What happens to knowledge of social determinants in primary care?
I have been a GP for 20 years, working in a deprived practice routinely asking about social determinants of health and learning over time about the complex networks of family and social relationships, experiences of violence, abuse, and other tragedies, as well as protective and buffering factors in peoples lives that offer more or less resilience to the trauma they have endured.
Where the authors claim,
Social determinants are not routinely asked about, documented, or coded in clinical settings. The health service is, in effect, blind to those social determinants of health and healthcare.
The issue isn't that we don't ask or document, it's that clinical systems (Electronic Medical Records) are designed to code and collect clinical data for audit and finance and are not designed for the purpose of collecting narratives, contextual information or details about social determinants.
In a way the authors acknowledge this,
"General practitioners spend large amounts of consultation time on non-medical issues relating to welfare benefits, housing, or unemployment."

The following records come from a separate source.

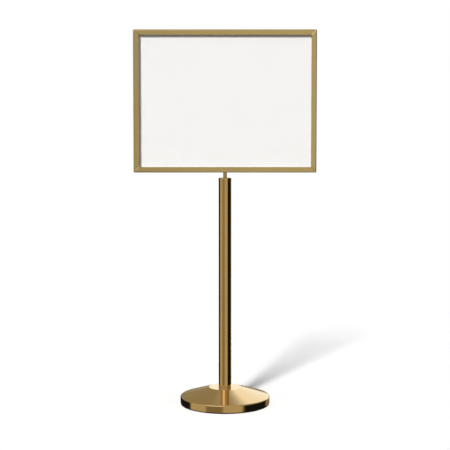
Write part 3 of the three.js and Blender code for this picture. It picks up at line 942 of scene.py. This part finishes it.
def lights(ground, post):
    """One light for the stand, one that casts the post's shadow on the floor, and a broad fill."""
    key = sun("key", azimuth=-42, elevation=36, strength=4.1, spread=10)
    key.receiver_collection = picked("off_the_floor", "EXCLUDE", ground)
    floor_key = sun("floor_key", azimuth=-21, elevation=29, strength=5.4, spread=11)
    floor_key.receiver_collection = picked("floor_only", "INCLUDE", ground)
    floor_key.blocker_collection = picked("post_shadow", "INCLUDE", *post)
    sun("fill", azimuth=0, elevation=50, strength=1.1, spread=150)
    back_light = sun("back_light", azimuth=155, elevation=35, strength=2.6, spread=60)
    back_light.receiver_collection = picked("off_the_floor_too", "EXCLUDE", ground)


FLOOR_HALF = 14.0
FLOOR_FADE = (1.6, 2.8)  # distance from the stand over which shadows fade to plain white


def floor():
    mesh = bpy.data.meshes.new("floor")
    corners = [(-FLOOR_HALF, -FLOOR_HALF, 0), (FLOOR_HALF, -FLOOR_HALF, 0)]
    corners += [(FLOOR_HALF, FLOOR_HALF, 0), (-FLOOR_HALF, FLOOR_HALF, 0)]
    mesh.from_pydata(corners, [], [(0, 1, 2, 3)])
    obj = bpy.data.objects.new("floor", mesh)
    bpy.context.scene.collection.objects.link(obj)
    material, tree, shader = new_material("pale_floor")
    reach = add(tree, "ShaderNodeVectorMath", {0: object_position(tree)}, operation="LENGTH").outputs["Value"]
    fade = between(tree, reach, *FLOOR_FADE)
    tree.links.new(blend(tree, fade, (0.9, 0.9, 0.9, 1), (0, 0, 0, 1)), shader.inputs["Base Color"])
    shader.inputs["Roughness"].default_value = 0.9
    shader.inputs["Specular IOR Level"].default_value = 0.0
    shader.inputs["Emission Color"].default_value = (1, 1, 1, 1)
    tree.links.new(fade, shader.inputs["Emission Strength"])
    mesh.materials.append(material)
    obj.visible_glossy = False
    obj.visible_diffuse = False
    return obj


def camera():
    """A long lens in front of the stand, a little above its middle and tipped slightly down."""
    data = bpy.data.cameras.new("camera")
    data.lens = 90
    data.sensor_width = 36
    data.shift_y = -0.05
    data.dof.use_dof = False
    obj = bpy.data.objects.new("camera", data)
    obj.location = (0.0, -4.5, 1.093)
    obj.rotation_euler = (math.radians(90 - 3.54), 0, 0)
    bpy.context.scene.collection.objects.link(obj)
    bpy.context.scene.camera = obj


# ---- Scene ----

base_cover()
floor_ring()
base_weight()
base_fasteners()
post = [post_tube(), post_cap()]
post_fittings()
stem()
stem_fittings()
rails()
screws()
sheets()
hidden_pieces()

camera()
surroundings()
lights(floor(), post)
bpy.context.scene.view_settings.view_transform = "Standard"
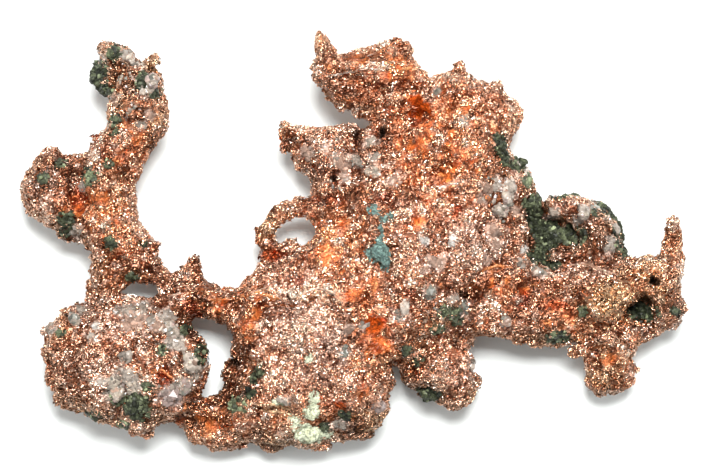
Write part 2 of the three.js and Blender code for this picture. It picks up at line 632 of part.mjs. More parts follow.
function squaredDistance(t, { x, y, z }) {
  return (
    t[0] * x * x + 2 * t[1] * x * y + 2 * t[2] * x * z + 2 * t[3] * x +
    t[4] * y * y + 2 * t[5] * y * z + 2 * t[6] * y +
    t[7] * z * z + 2 * t[8] * z + t[9]
  );
}

function bestPoint(terms, a, b) {
  const middle = a.clone().add(b).multiplyScalar(0.5);
  const options = [a.clone(), b.clone(), middle];
  const matrix = new THREE.Matrix3().set(
    terms[0], terms[1], terms[2],
    terms[1], terms[4], terms[5],
    terms[2], terms[5], terms[7],
  );
  if (Math.abs(matrix.determinant()) > 1e-3) {
    const solved = new THREE.Vector3(-terms[3], -terms[6], -terms[8]);
    solved.applyMatrix3(matrix.invert());
    if (solved.distanceTo(middle) < a.distanceTo(b)) options.push(solved);
  }
  const costs = options.map((option) => squaredDistance(terms, option));
  const best = costs.indexOf(Math.min(...costs));
  return { point: options[best], cost: Math.max(costs[best], 0) + 1e-3 * a.distanceToSquared(b) };
}

// A list kept in order of cost, cheapest first out.
class Queue {
  entries = [];

  push(entry) {
    this.entries.push(entry);
    let at = this.entries.length - 1;
    while (at > 0) {
      const parent = (at - 1) >> 1;
      if (this.entries[parent].cost <= entry.cost) break;
      this.entries[at] = this.entries[parent];
      at = parent;
    }
    this.entries[at] = entry;
  }

  pop() {
    const first = this.entries[0];
    const entry = this.entries.pop();
    const count = this.entries.length;
    let at = 0;
    while (count && 2 * at + 1 < count) {
      let child = 2 * at + 1;
      if (child + 1 < count && this.entries[child + 1].cost < this.entries[child].cost) child++;
      if (this.entries[child].cost >= entry.cost) break;
      this.entries[at] = this.entries[child];
      at = child;
    }
    if (count) this.entries[at] = entry;
    return first;
  }
}

// Folds edges away, the one that moves the surface least first, until the target is reached.
function thin({ points, faces }, target) {
  const quadrics = points.map(() => new Array(10).fill(0));
  const around = points.map(() => new Set());
  const version = points.map(() => 0);
  const alive = faces.map(() => true);
  const normalOf = (a, b, c) => b.clone().sub(a).cross(c.clone().sub(a));
  faces.forEach((face, n) => {
    const normal = normalOf(...face.map((p) => points[p]));
    const area = normal.length() / 2;
    normal.normalize();
    for (const p of face) {
      addPlane(quadrics[p], normal, -normal.dot(points[p]), area);
      around[p].add(n);
    }
  });
  const neighbours = (p) => {
    const found = new Set();
    for (const n of around[p]) for (const q of faces[n]) if (q !== p) found.add(q);
    return found;
  };
  const queue = new Queue();
  const offer = (a, b) => {
    const terms = quadrics[a].map((term, n) => term + quadrics[b][n]);
    const { point, cost } = bestPoint(terms, points[a], points[b]);
    queue.push({ a, b, cost, point, terms, stamp: version[a] + version[b] });
  };
  faces.forEach((face) => {
    face.forEach((p, n) => {
      if (p < face[(n + 1) % 3]) offer(p, face[(n + 1) % 3]);
    });
  });
  const staysUpright = (p, other, target) =>
    [...around[p]].every((n) => {
      if (faces[n].includes(other)) return true;
      const before = normalOf(...faces[n].map((q) => points[q]));
      const after = normalOf(...faces[n].map((q) => (q === p ? target : points[q])));
      return before.dot(after) > 0.3 * before.length() * after.length() && after.length() > 0.02;
    });
  let count = faces.length;
  while (count > target && queue.entries.length) {
    const { a, b, point, terms, stamp } = queue.pop();
    if (version[a] < 0 || version[b] < 0 || stamp !== version[a] + version[b]) continue;
    const beside = neighbours(b);
    const shared = [...neighbours(a)].filter((p) => beside.has(p));
    if (shared.length !== 2) continue;
    if (!staysUpright(a, b, point) || !staysUpright(b, a, point)) continue;
    for (const n of [...around[b]]) {
      if (faces[n].includes(a)) {
        alive[n] = false;
        count--;
        for (const p of faces[n]) around[p].delete(n);
      } else {
        faces[n] = faces[n].map((p) => (p === b ? a : p));
        around[a].add(n);
      }
    }
    points[a] = point;
    quadrics[a] = terms;
    version[a] += 1;
    version[b] = -Infinity;
    for (const p of neighbours(a)) {
      version[p] += 1;
      for (const q of neighbours(p)) offer(p, q);
    }
  }
  return { points, faces: faces.filter((face, n) => alive[n]) };
}

// ---- Solids -----------------------------------------------------------------------------------

function geometryOf({ points, faces }) {
  const geometry = new THREE.BufferGeometry();
  const numbers = points.flatMap((point) => point.toArray());
  geometry.setAttribute("position", new THREE.Float32BufferAttribute(numbers, 3));
  geometry.setIndex(faces.flat());
  return geometry;
}

function solidOf(geometry) {
  const bare = new THREE.BufferGeometry();
  bare.setAttribute("position", geometry.getAttribute("position"));
  if (geometry.index) bare.setIndex(geometry.index);
  const merged = mergeVertices(bare, 1e-3);
  return new wasm.Manifold(
    new wasm.Mesh({
      numProp: 3,
      vertProperties: new Float32Array(merged.attributes.position.array),
      triVerts: new Uint32Array(merged.index.array),
    }),
  );
}

function meshOf(name, solid, look) {
  const { numProp, vertProperties, triVerts } = solid.getMesh();
  const geometry = new THREE.BufferGeometry();
  const positions = new THREE.InterleavedBuffer(vertProperties, numProp);
  geometry.setAttribute("position", new THREE.InterleavedBufferAttribute(positions, 3, 0));
  geometry.setIndex(new THREE.BufferAttribute(triVerts, 1));
  const mesh = new THREE.Mesh(geometry, new THREE.MeshStandardMaterial(look));
  mesh.name = name;
  return mesh;
}

// ---- Grains and their seats -------------------------------------------------------------------

// The height of the copper's upper surface over a point.
function surfaceHeight(x, y) {
  const step = 0.1;
  let z = BOUNDS.max[2];
  while (z > 0 && copperField(x, y, z) < 0) z -= step;
  return z;
}

// A pebble with dents, swollen by a margin on every side.
function lumpSolid([x, y, halfWidth, halfLength, turn, middle], depth, margin, seed) {
  const dent = 0.16;
  const sunk = 0.35; // how far the pebble's middle lies under the copper's surface
  const halfHeight = depth ?? Math.min(halfWidth, halfLength);
  const z = middle ?? surfaceHeight(x, y) - sunk * halfHeight;
  const geometry = new THREE.DodecahedronGeometry(1, 0);
  const positions = geometry.getAttribute("position");
  const vertex = new THREE.Vector3();
  for (let n = 0; n < positions.count; n++) {
    vertex.fromBufferAttribute(positions, n).normalize();
    const spot = vertex.clone().multiplyScalar(1.7).addScalar(seed * 7.3);
    vertex.multiplyScalar(1 + dent * noise(spot.x, spot.y, spot.z));
    positions.setXYZ(n, vertex.x, vertex.y, vertex.z);
  }
  geometry.scale(halfWidth + margin, halfLength + margin, halfHeight + margin);
  geometry.rotateZ(THREE.MathUtils.degToRad(turn));
  geometry.translate(x, y, z);
  return solidOf(geometry);
}

function grainSolid(grain, margin) {
  const seed = GRAINS.indexOf(grain) + 1;
  return grain.lumps
    .map((lump) => lumpSolid(lump, grain.depth, margin, seed))
    .reduce((whole, lump) => whole.add(lump));
}

// ---- The nugget -------------------------------------------------------------------------------

const COPPER = { color: 0xc87850, roughness: 0.42, metalness: 1 };
const FLOOR_DEPTH = 20;

function copperSolid() {
  const traced = thin(traceSurface(copperField), COPPER_TRIANGLES);
  const floorSize = [0, 1].map((axis) => BOUNDS.max[axis] - BOUNDS.min[axis]);
  const floor = new THREE.BoxGeometry(floorSize[0], floorSize[1], FLOOR_DEPTH);
  floor.translate(0, 0, -FLOOR_DEPTH / 2);
  const seats = GRAINS.map((grain) => grainSolid(grain, SEAT_GAP));
  return [solidOf(floor), ...seats].reduce(
    (copper, cut) => copper.subtract(cut),
    solidOf(geometryOf(traced)),
  );
}

const nugget = new THREE.Group();
nugget.add(meshOf("copper_mass", copperSolid(), COPPER));
for (const grain of GRAINS) nugget.add(meshOf(grain.name, grainSolid(grain, 0), grain.look));

const middle = new THREE.Box3().setFromObject(nugget).getCenter(new THREE.Vector3());
nugget.position.set(-middle.x, -middle.y, 0);

const group = new THREE.Group();
group.name = "native_copper_nugget";
group.add(nugget);

export default group;
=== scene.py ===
import math

import bmesh
import bpy
import numpy as np
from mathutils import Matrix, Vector
from mathutils.bvhtree import BVHTree


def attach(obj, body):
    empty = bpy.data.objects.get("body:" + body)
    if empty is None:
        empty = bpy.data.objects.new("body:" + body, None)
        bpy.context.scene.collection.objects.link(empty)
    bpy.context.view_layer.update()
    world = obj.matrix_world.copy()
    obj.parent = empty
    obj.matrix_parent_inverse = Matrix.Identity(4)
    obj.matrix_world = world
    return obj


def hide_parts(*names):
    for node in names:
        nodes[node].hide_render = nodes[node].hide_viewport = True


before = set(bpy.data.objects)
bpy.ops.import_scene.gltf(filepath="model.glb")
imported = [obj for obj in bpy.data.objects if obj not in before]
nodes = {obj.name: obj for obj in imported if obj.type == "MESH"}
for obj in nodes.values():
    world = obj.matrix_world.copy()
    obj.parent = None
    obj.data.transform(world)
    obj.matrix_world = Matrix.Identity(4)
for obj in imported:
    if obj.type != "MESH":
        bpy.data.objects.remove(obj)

MM = 0.001

# The middle of the nugget's outline in the frame: the places below are given from that point.
MIDDLE = np.array([0.111, 0.876]) * MM

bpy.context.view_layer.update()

# ---- Numbers that set the look ----

SKIN_CELL = 0.48 * MM  # mesh step of the copper's own skin
SKIN_ROUGHNESS = [  # size and height of each layer of roughness, in mm
    (4.6, 1.1),
    (2.3, 0.85),
    (1.15, 0.4),
]
SKIN_INSET = 0.28  # mm that the skin lies inside the CAD shape, to make room for its crystals
SKIN_GRAIN = 0.05  # mm, random shift of each point of the skin
GRAIN_HOLLOW = 0.4  # mm that the skin lies deeper under a CAD grain
TWIG_BALLS = 5  # how many balls make up a twig
ZONE_SHARPNESS = 6.0  # how sharp the borders of the colour zones are
FOLD_SPREAD = 1.4  # how wide the folds lie, beside what FOLDS says
FOLD_DEPTH = 1.2  # how high or deep they are, beside what FOLDS says
CRYSTALS, CRYSTAL_SIZE = 23000, (0.16, 0.5)  # how many, and half-length from smallest to largest, in mm
NEEDLES, NEEDLE_SIZE = 24500, (0.22, 0.62)
FLAKES, FLAKE_SIZE = 4000, (0.3, 0.8)
WIRES, WIRE_SIZE = 9000, (0.25, 0.8)
WIRE_STEPS = [(-1.0, 0.25), (-0.35, 1.0), (0.35, 1.0), (1.0, 0.25)]  # place along a wire, and its width there
SPOT_REACH = 1.15  # how far a mineral covers the copper, in radii of its spot
DARK_CRYSTALS = 0.12  # share of the crystals and needles that are dark
CRYSTAL_SPREAD = 0.2  # how far the crystals' brightness varies, as a share of it
RIB_STEP = 0.35  # mm between the rings of a rib
RIB_MATT = 0.7  # how matt the ribs are, from 0 to 1
RIB_LIFT = 0.12  # mm that a rib stands above the skin
RIB_SECTION = ((-1, 0), (0.1, 0.7), (1, 0), (0, -0.7))  # across and up, in half-widths

# ---- Noise ----


def cell_random(cells, seed):
    """A random number from 0 to 1 for each row of three whole numbers."""
    bits = cells.astype(np.int64).astype(np.uint64)
    mixed = bits[:, 0] * np.uint64(374761393) + bits[:, 1] * np.uint64(668265263)
    mixed += bits[:, 2] * np.uint64(2147483647) + np.uint64(seed * 1274126177)
    mixed = (mixed ^ (mixed >> np.uint64(13))) * np.uint64(1103515245)
    mixed = (mixed ^ (mixed >> np.uint64(16))) * np.uint64(2654435761)
    mixed ^= mixed >> np.uint64(15)
    return (mixed & np.uint64(0xFFFFFF)).astype(float) / 0xFFFFFF


def noise(points, size, seed):
    """Smooth noise from -1 to 1 at each point, with lumps about size across."""
    spot = points / size
    low = np.floor(spot)
    share = spot - low
    share = share * share * (3 - 2 * share)
    total = np.zeros(len(points))
    for corner in np.ndindex(2, 2, 2):
        step = np.array(corner)
        weight = np.prod(np.where(step, share, 1 - share), axis=1)
        total += weight * cell_random(low + step, seed)
    return total * 2 - 1


def layers(points, base, *parts):
    """Noise in layers over a base value: each part is its strength, its size in mm and its seed."""
    for strength, size, seed in parts:
        base = base + strength * noise(points, size * MM, seed)
    return base


def billow(points, size, seed):
    """Rounded lumps with sharp creases between them, from about -0.3 to 0.7."""
    return np.abs(noise(points, size, seed)) - 0.3


# ---- Meshes from arrays ----


def add_object(name, data):
    """A new object in the scene."""
    obj = bpy.data.objects.new(name, data)
    bpy.context.scene.collection.objects.link(obj)
    return obj


def make_object(name, vertices, faces, colors):
    """An object with flat faces and a colour for each vertex, kept as "tint"."""
    mesh = bpy.data.meshes.new(name)
    sides = faces.shape[1]
    mesh.vertices.add(len(vertices))
    mesh.vertices.foreach_set("co", np.ascontiguousarray(vertices, dtype=np.float32).ravel())
    mesh.loops.add(faces.size)
    mesh.loops.foreach_set("vertex_index", np.ascontiguousarray(faces, dtype=np.int32).ravel())
    mesh.polygons.add(len(faces))
    mesh.polygons.foreach_set("loop_start", np.arange(0, faces.size, sides, dtype=np.int32))
    mesh.polygons.foreach_set("use_smooth", np.full(len(faces), False))
    mesh.update(calc_edges=True)
    layer = mesh.color_attributes.new("tint", "FLOAT_COLOR", "POINT")
    rgba = np.zeros((len(vertices), 4), dtype=np.float32)
    rgba[:, :colors.shape[1]] = colors
    layer.data.foreach_set("color", rgba.ravel())
    return add_object(name, mesh)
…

It's impossible to spend large amounts of consultation time on these issues without asking about social determinants of health and healthcare, and we use this information to advocate on behalf of our patients for benefits appeals and social prescribing referrals, housing letters and so on.
One recommendation I would recommend would be some qualitative ethnographic/action research to see what is happening already in primary care and how that can inform interventions to support patients and professionals working in the Deep End.